Participation in a peer learning cohort allowed organizations to build relationships and trust, which led to collaboration and shared learning in areas such as fundraising, policy strategy, communications, and hiring.
When the Newman’s Own Foundation recognized that grantees working to advance a common cause had limited interaction with each other, it saw an opportunity for expanding their impact. In 2014, the foundation announced $10 million in grants to dozens of nonprofits working to increase access to fresh food and nutrition education in underserved communities. The foundation earmarked $4.5 million of that to fund capacity building and a peer learning cohort for a subset of six grantees. Newman’s Own Foundation hired Community Wealth Partners to design and launch the cohort.

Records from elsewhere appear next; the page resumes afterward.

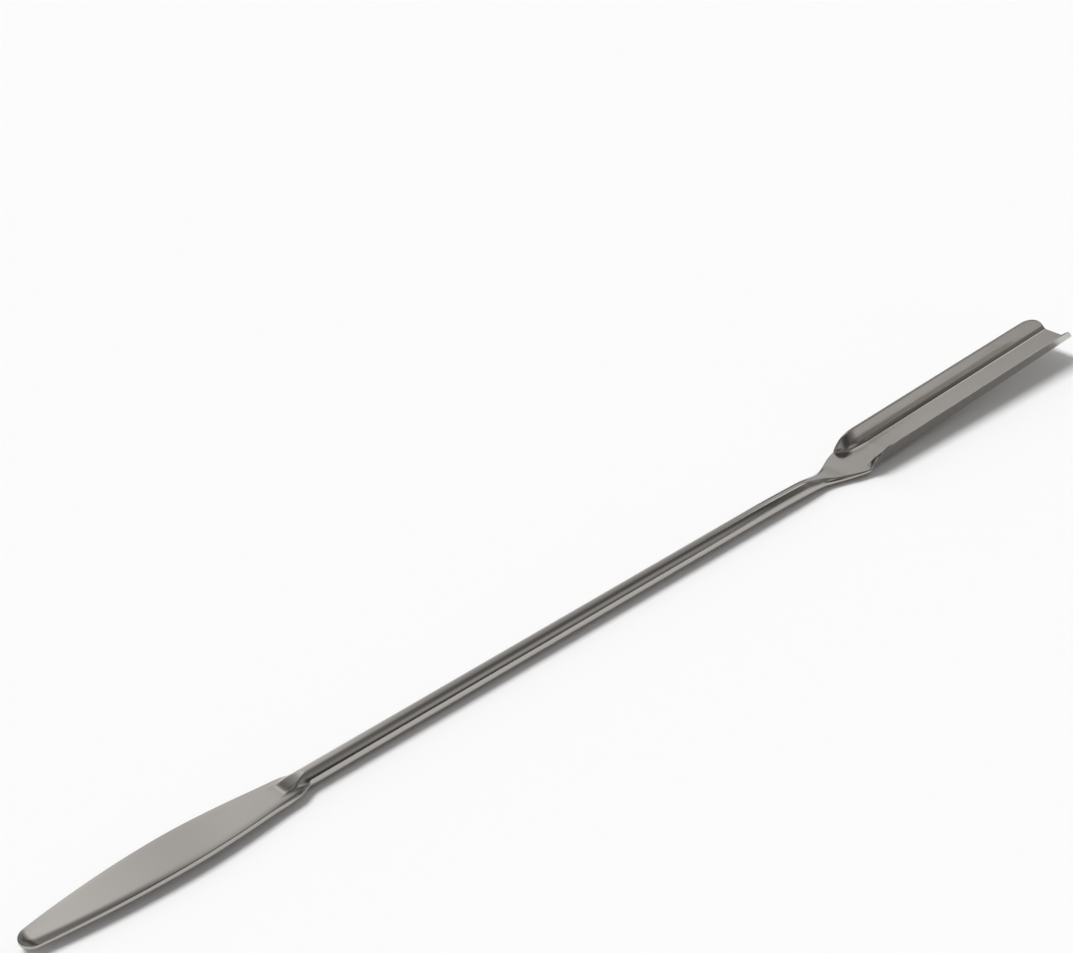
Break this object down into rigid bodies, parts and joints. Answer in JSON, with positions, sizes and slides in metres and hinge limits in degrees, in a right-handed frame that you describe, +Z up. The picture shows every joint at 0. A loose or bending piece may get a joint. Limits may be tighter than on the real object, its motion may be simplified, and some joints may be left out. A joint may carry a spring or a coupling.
{
  "type": "double-ended lab spatula",
  "caption": "Double-ended lab spatula: a round steel rod with a flat leaf-shaped blade at one end and an open trough-shaped scoop at the other.",
  "frame": {"origin": "bottom centre of the tool's bounding box, on the bench that it lies on, halfway along its length", "axes": "+X runs from the blade to the trough's mouth, +Z is up, out of the trough's open side, and +Y is across the tool"},
  "size_m": [0.1806, 0.0068, 0.0052],
  "materials": {
    "polished_steel": "polished stainless steel with fine lengthwise polishing lines"
  },
  "bodies": {
    "root": {"spatula": "polished_steel"}
  },
  "joints": []
}
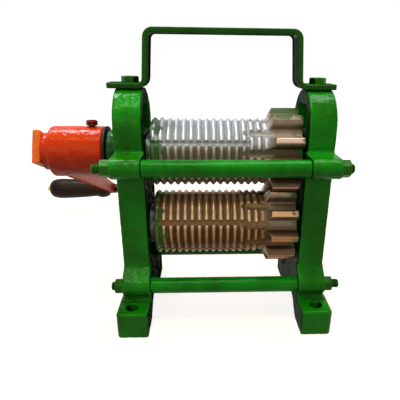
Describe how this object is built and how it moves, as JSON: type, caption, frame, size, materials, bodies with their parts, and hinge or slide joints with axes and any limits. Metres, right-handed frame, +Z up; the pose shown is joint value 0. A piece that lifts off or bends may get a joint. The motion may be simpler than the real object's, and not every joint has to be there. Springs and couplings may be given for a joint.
{
  "type": "manual sugarcane juicer",
  "caption": "Bench top hand cranked cane mill: grooved geared rollers between cast side frames, with a carry handle and a long crank with a turning grip.",
  "frame": {"origin": "on the floor, in the middle of the four bolt holes in the feet", "axes": "+Z up, X along the rollers with the crank on the -X side, -Y towards the user who feeds the cane"},
  "size_m": [0.5429, 0.4803, 0.38],
  "materials": {
    "frame_enamel": "glossy green enamel over a rough casting",
    "block_enamel": "glossy green enamel",
    "handle_enamel": "glossy green enamel on hot rolled flat bar",
    "fastener_enamel": "green enamel brushed over nuts and bolts",
    "spacer_enamel": "glossy green enamel on tube",
    "bush_metal": "bare turned iron",
    "roller_iron": "bare turned iron",
    "shaft_steel": "bare turned steel",
    "hub_enamel": "glossy red orange enamel",
    "arm_enamel": "glossy red orange enamel",
    "screw_enamel": "red enamel over steel",
    "collar_black": "black oily turned iron",
    "grip_wood": "dark stained turned wood",
    "pin_steel": "yellow passivated steel"
  },
  "bodies": {
    "frame_assembly": {"right_frame": "frame_enamel", "left_frame": "frame_enamel", "carry_handle": "handle_enamel", "handle_bolts": "fastener_enamel", "upper_front_spacer": "spacer_enamel", "upper_rear_spacer": "spacer_enamel", "lower_front_spacer": "spacer_enamel", "lower_rear_spacer": "spacer_enamel", "upper_front_stud": "fastener_enamel", "upper_rear_stud": "fastener_enamel", "lower_front_stud": "fastener_enamel", "lower_rear_stud": "fastener_enamel", "upper_tie_nuts": "fastener_enamel", "lower_tie_nuts": "fastener_enamel", "left_upper_block": "block_enamel", "right_upper_block": "block_enamel", "left_upper_bush": "bush_metal", "right_upper_bush": "bush_metal", "left_lower_bush": "bush_metal", "right_lower_bush": "bush_metal"},
    "crank_and_upper_roller": {"upper_roller": "roller_iron", "upper_shaft": "shaft_steel", "upper_roller_key": "shaft_steel", "upper_thrust_washer": "shaft_steel", "crank_collar": "collar_black", "crank_hub": "hub_enamel", "hub_set_screw": "screw_enamel", "crank_arm": "arm_enamel", "crank_pin": "pin_steel", "crank_pin_nut": "screw_enamel"},
    "lower_roller_unit": {"lower_roller": "roller_iron", "lower_shaft": "shaft_steel", "lower_roller_key": "shaft_steel", "lower_thrust_washer": "shaft_steel"},
    "crank_grip": {"grip": "grip_wood"}
  },
  "joints": [
    {"name": "crank_turn", "type": "hinge", "parent": "frame_assembly", "child": "crank_and_upper_roller", "pos_m": [0, 0, 0.229], "axis": [1, 0, 0], "continuous": true},
    {"name": "lower_roller_turn", "type": "hinge", "parent": "frame_assembly", "child": "lower_roller_unit", "pos_m": [0, 0, 0.129], "axis": [1, 0, 0], "continuous": true},
    {"name": "grip_turn", "type": "hinge", "parent": "crank_and_upper_roller", "child": "crank_grip", "pos_m": [-0.313, 0.36399, 0.06312], "axis": [1, 0, 0], "continuous": true}
  ],
  "couplings": [
    {"joint": "lower_roller_turn", "follows": "crank_turn", "ratio": -1}
  ]
}
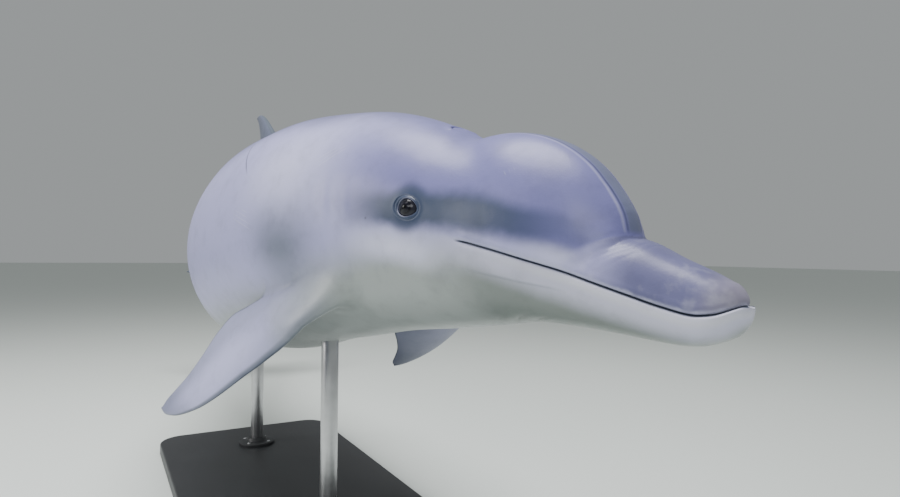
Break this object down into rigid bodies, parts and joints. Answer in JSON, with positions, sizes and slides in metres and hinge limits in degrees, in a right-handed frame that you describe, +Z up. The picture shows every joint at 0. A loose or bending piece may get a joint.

While we supported the design and facilitation at the start of the cohort, the goal was ultimately for us — the consultants — to step back so participants could have ownership of the group and run it with administrative support from the foundation. To do this, we created ample space for building relationships and trust among cohort members. We helped guide the group toward a shared vision of success and helped them put norms and practices in place such as processes for selecting learning topics, rotating facilitation, and hosting at one another’s sites. Ultimately, the cohort chose four areas for learning and development, all tied to organizational capacity — fundraising, board development, succession planning, and employee performance management and development.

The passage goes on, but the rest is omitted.